• TO DO
Copy out each line in the material below that has the word "this".

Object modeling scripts

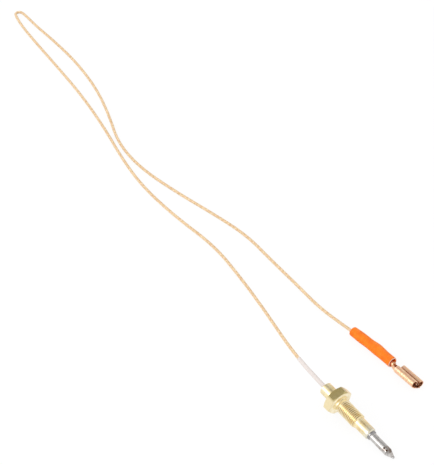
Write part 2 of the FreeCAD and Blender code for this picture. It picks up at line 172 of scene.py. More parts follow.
# Orange sleeve: (setback from its front, outer radius, bow sideways) in millimetres, its bore, its
# rounded lips, how much of the smooth slope it keeps at each of those setbacks, and its lumps.
SLEEVE_SHAPE = [
    (0.0, 2.14, -0.12),
    (4.0, 2.12, 0.0),
    (9.0, 2.27, 0.22),
    (14.0, 2.1, 0.1),
    (18.0, 2.15, 0.0),
    (23.0, 1.97, -0.18),
]
SLEEVE_LENGTH = SLEEVE_SHAPE[-1][0] * MM
SLEEVE_BORE_RADIUS = 1.6 * MM
SLEEVE_LIP = 0.12 * MM
SLEEVE_RINGS = 93
SLEEVE_AROUND = 64
SLEEVE_TENSION = 0.8
SLEEVE_LUMP_HEIGHT = 0.05 * MM
SLEEVE_LUMP_LENGTH = 4.5 * MM
SLEEVE_LUMPS_AROUND = 0.9
SLEEVE_LUMPS_INSIDE = 0.3
SLEEVE_ABOVE_FLOOR = 0.01 * MM

# Where the sleeve's cut is paler: at its front, at its rear, and on the wall but not in the bore.
SLEEVE_CUT_FRONT = (-0.22 * MM, -0.02 * MM)
SLEEVE_CUT_REAR = (0.15 * MM - SLEEVE_LENGTH, -SLEEVE_LENGTH)
SLEEVE_CUT_RADII = (SLEEVE_BORE_RADIUS - 0.02 * MM, SLEEVE_BORE_RADIUS + 0.06 * MM)

# Braid: eight flat yarns each way, each over two and under two. A yarn's section is in shares of its
# width and thickness. Its wave is steeper than a cosine and cut off, so it lies flat between crossings.
YARNS_EACH_WAY = 8
BRAID_PITCH = 9.6 * MM
YARN_WIDTH = 0.47 * MM
YARN_THICKNESS = 0.11 * MM
YARN_SECTION = [(-0.5, -0.1), (-0.27, 0.42), (0.27, 0.42), (0.5, -0.1), (0.0, -0.5)]
YARN_RISE = 0.03 * MM
YARN_WAVE = 1.5
YARN_STEP = 0.3 * MM

# The yarns' bake map: rows for each yarn, and where the yarns' two ends lie in them.
YARN_UV_ROWS = 8
YARN_UV_ENDS = (0.3, 0.7)
YARN_UV_END_SIZE = 0.3

# A Mix node's sockets for colours, by number, because their names repeat.
MIX_SHARE, MIX_FIRST, MIX_SECOND, MIX_RESULT = 0, 6, 7, 2


def named(rows, name):
    """The record's row of that name."""
    return next(row for row in rows if row["name"] == name)


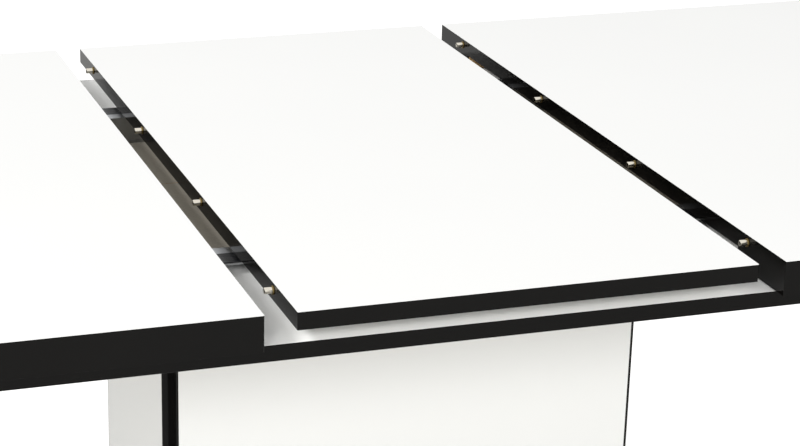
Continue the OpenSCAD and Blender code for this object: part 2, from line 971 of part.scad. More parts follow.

• OUTPUT
Write part 2 of the FreeCAD and Blender code for this picture. It picks up at line 172 of scene.py. More parts follow.
Continue the OpenSCAD and Blender code for this object: part 2, from line 971 of part.scad. More parts follow.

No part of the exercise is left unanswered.